**PROVIDED RECORDS**
▽

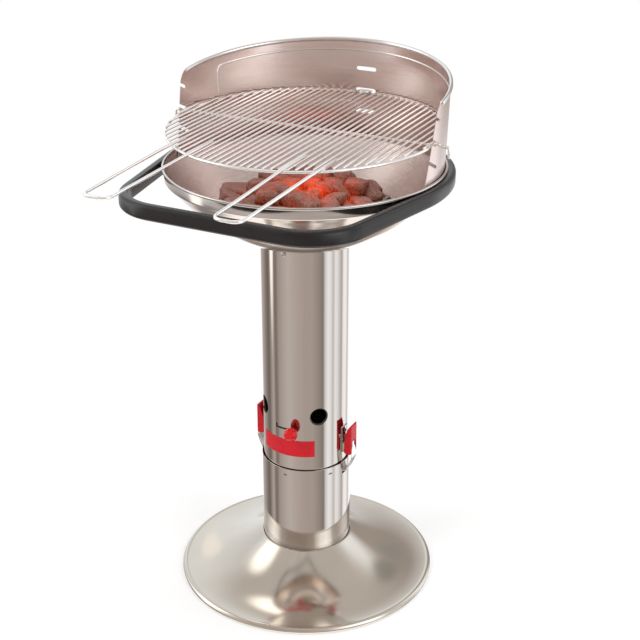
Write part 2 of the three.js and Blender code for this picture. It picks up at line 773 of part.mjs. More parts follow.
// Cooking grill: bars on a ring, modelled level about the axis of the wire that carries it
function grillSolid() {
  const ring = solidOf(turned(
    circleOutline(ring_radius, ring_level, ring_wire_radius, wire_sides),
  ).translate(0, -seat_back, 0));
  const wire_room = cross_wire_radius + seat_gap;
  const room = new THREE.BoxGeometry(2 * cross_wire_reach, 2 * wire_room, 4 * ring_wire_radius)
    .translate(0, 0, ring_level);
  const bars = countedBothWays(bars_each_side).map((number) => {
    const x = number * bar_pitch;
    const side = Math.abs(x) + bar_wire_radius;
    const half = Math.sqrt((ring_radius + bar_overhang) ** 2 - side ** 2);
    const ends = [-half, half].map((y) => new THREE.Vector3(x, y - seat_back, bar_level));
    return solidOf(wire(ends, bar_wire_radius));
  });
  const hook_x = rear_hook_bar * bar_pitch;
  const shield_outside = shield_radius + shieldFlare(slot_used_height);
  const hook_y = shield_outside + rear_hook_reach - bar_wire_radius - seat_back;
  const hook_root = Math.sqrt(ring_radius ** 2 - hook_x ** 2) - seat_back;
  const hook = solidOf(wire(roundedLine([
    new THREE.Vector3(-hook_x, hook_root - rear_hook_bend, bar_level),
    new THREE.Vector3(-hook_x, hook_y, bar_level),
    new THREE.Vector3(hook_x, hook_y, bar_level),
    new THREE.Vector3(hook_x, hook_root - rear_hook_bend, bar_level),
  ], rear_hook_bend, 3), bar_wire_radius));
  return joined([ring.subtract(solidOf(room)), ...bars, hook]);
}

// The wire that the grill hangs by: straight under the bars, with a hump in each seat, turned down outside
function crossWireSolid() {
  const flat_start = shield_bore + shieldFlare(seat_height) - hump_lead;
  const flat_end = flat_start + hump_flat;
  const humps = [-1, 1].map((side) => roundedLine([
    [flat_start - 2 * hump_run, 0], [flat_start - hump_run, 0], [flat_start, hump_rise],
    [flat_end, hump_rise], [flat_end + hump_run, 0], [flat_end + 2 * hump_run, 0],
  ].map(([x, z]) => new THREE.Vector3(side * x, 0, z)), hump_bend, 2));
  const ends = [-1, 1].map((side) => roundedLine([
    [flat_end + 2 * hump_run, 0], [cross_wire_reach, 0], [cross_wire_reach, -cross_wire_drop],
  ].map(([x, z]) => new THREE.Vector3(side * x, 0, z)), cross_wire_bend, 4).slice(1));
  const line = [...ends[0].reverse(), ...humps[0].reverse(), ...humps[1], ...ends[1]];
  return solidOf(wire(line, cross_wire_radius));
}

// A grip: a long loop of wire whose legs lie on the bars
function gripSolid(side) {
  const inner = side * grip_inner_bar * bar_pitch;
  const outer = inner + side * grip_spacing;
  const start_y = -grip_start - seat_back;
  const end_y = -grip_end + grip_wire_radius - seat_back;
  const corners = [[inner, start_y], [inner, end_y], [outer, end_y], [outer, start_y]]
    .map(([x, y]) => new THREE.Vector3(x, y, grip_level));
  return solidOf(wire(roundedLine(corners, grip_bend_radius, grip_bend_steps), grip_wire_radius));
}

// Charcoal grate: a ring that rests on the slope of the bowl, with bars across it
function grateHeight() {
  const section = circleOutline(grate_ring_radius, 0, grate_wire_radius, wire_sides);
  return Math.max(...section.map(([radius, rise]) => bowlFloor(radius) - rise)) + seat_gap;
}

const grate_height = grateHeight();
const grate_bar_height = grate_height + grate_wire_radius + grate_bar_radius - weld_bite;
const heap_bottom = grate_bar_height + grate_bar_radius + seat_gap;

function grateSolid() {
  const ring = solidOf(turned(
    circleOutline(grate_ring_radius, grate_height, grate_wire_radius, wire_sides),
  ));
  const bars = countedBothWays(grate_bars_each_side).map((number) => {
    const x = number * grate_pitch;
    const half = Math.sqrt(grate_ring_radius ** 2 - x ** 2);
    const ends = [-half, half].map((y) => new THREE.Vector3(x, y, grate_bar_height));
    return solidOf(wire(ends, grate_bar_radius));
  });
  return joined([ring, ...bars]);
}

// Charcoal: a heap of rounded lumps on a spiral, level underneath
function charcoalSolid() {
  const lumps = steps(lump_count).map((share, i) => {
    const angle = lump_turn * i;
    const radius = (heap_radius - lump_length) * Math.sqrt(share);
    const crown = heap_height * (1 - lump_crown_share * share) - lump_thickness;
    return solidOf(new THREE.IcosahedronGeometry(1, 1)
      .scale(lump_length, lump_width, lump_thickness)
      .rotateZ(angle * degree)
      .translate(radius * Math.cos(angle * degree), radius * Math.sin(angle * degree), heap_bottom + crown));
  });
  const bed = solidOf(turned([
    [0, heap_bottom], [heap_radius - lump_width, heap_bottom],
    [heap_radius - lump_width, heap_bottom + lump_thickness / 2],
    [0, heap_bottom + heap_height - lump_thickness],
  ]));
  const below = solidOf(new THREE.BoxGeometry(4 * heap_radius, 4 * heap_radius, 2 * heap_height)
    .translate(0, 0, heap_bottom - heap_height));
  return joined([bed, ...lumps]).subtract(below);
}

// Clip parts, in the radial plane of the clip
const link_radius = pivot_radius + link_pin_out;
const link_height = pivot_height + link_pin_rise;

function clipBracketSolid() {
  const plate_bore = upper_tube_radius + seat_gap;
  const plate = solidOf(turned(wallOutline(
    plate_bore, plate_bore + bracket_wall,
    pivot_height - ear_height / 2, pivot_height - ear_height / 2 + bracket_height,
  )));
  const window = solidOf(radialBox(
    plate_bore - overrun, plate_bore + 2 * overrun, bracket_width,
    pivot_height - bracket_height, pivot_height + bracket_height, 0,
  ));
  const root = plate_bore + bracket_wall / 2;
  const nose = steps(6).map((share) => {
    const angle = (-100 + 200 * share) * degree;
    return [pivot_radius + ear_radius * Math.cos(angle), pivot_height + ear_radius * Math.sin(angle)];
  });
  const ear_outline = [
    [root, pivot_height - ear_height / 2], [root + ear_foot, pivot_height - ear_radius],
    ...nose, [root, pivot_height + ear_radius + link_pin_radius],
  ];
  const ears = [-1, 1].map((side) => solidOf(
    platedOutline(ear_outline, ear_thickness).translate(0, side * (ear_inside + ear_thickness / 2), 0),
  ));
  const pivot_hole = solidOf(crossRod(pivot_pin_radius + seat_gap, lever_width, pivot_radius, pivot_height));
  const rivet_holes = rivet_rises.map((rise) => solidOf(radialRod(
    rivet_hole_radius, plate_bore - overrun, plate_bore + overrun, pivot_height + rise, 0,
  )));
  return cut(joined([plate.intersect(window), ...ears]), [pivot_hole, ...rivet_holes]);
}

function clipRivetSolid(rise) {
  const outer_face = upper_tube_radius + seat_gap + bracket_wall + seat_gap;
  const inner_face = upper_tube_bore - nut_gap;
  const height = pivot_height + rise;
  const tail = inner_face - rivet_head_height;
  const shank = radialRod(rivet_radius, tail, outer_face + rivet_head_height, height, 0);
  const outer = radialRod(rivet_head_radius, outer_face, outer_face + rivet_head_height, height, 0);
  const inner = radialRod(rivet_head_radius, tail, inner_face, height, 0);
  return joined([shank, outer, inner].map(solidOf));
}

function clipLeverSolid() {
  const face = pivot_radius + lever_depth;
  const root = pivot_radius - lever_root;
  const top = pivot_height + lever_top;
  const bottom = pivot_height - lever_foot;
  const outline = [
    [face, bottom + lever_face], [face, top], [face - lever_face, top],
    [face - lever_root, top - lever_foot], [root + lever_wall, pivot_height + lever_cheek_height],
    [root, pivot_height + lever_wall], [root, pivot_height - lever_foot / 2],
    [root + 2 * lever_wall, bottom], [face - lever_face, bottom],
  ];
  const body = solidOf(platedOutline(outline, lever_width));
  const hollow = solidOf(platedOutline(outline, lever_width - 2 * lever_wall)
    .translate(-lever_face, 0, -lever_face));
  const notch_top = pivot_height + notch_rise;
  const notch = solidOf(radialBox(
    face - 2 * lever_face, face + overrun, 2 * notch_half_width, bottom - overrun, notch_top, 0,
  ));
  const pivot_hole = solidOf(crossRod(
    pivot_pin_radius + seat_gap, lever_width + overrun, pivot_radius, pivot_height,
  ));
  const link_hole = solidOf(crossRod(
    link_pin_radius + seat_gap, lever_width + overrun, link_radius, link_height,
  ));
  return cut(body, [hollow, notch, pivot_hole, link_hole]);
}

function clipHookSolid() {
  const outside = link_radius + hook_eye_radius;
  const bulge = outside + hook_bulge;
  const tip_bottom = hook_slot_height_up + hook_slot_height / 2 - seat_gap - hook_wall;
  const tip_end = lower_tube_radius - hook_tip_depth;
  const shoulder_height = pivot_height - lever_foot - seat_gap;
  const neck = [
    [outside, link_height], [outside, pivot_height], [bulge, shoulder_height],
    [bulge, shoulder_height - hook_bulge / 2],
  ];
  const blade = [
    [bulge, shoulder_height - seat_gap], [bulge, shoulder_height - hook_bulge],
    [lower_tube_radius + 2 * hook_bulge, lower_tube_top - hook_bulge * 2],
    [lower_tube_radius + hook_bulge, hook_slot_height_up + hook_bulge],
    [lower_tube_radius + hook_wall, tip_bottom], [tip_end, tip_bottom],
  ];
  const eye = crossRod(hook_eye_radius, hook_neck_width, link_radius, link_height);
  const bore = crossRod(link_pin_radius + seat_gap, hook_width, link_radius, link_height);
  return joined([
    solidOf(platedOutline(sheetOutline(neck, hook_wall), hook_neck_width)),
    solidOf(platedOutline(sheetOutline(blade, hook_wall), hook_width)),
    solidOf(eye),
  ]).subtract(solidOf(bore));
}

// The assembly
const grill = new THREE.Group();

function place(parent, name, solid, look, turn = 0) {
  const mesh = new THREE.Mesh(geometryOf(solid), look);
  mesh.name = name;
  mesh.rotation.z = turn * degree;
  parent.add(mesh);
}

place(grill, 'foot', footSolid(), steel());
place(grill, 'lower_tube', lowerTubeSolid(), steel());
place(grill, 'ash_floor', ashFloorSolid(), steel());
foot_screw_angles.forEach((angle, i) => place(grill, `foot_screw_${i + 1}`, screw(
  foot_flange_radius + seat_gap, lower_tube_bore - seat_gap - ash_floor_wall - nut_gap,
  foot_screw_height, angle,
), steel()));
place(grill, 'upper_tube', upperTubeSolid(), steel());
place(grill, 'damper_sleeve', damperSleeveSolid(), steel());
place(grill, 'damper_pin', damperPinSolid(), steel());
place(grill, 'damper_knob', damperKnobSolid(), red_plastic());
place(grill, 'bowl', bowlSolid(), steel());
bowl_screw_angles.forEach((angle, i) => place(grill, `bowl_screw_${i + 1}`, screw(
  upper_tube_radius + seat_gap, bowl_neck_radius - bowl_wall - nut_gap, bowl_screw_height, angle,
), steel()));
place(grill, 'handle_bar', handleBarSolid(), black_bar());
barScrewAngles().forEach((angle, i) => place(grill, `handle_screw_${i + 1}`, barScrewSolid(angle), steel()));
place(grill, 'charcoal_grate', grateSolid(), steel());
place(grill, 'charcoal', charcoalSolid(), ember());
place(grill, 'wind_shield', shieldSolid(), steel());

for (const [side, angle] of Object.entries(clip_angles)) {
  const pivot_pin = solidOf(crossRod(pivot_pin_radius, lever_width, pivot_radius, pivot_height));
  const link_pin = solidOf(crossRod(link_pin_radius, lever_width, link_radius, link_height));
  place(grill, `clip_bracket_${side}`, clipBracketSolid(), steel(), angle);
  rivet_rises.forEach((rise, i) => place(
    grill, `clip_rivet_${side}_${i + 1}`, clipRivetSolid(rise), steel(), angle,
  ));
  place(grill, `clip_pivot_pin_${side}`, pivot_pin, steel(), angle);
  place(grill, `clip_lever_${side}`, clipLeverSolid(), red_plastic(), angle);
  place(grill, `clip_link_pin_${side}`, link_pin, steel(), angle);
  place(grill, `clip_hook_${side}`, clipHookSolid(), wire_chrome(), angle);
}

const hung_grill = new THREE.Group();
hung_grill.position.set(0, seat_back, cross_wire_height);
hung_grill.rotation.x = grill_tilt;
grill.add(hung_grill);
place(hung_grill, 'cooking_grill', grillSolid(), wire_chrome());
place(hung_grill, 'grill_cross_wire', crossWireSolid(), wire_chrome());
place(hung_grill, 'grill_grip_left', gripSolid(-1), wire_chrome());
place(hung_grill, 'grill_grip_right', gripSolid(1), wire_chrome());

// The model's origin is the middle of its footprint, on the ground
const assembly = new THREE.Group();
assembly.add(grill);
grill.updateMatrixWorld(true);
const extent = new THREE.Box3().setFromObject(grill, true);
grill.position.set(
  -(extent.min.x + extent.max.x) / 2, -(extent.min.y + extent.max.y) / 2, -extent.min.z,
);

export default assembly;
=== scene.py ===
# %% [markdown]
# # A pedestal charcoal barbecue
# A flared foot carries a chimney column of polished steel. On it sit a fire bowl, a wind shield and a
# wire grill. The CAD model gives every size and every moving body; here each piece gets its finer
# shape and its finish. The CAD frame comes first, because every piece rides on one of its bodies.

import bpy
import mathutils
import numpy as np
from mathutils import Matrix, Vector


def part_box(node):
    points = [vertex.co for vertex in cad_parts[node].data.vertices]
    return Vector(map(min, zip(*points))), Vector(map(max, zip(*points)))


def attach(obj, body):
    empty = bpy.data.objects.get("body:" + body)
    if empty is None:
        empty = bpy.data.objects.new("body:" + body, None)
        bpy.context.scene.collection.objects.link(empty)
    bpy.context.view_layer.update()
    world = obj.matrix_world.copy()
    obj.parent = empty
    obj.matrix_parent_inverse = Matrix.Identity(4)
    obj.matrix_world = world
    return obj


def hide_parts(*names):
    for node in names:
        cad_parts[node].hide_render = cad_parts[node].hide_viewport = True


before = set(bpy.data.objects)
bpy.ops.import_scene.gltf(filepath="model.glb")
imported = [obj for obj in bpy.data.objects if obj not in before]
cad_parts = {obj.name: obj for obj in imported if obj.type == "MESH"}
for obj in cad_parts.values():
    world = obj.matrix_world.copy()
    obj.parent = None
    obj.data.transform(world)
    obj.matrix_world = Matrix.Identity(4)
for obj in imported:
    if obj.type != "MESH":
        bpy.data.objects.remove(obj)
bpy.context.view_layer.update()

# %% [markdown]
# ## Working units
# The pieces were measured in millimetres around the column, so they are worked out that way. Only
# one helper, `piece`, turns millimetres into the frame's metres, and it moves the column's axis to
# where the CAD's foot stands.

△
▽

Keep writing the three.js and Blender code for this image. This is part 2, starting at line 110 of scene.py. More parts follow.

△

**INSTRUCTION**
All lines in the listing above from the line containing "on the ground" to the line containing "# shape and", inclusive, should be retyped exactly; no other lines should appear.

**FINAL RESULT**
// The model's origin is the middle of its footprint, on the ground
const assembly = new THREE.Group();
assembly.add(grill);
grill.updateMatrixWorld(true);
const extent = new THREE.Box3().setFromObject(grill, true);
grill.position.set(
  -(extent.min.x + extent.max.x) / 2, -(extent.min.y + extent.max.y) / 2, -extent.min.z,
);

export default assembly;
=== scene.py ===
# %% [markdown]
# # A pedestal charcoal barbecue
# A flared foot carries a chimney column of polished steel. On it sit a fire bowl, a wind shield and a
# wire grill. The CAD model gives every size and every moving body; here each piece gets its finer
# shape and its finish. The CAD frame comes first, because every piece rides on one of its bodies.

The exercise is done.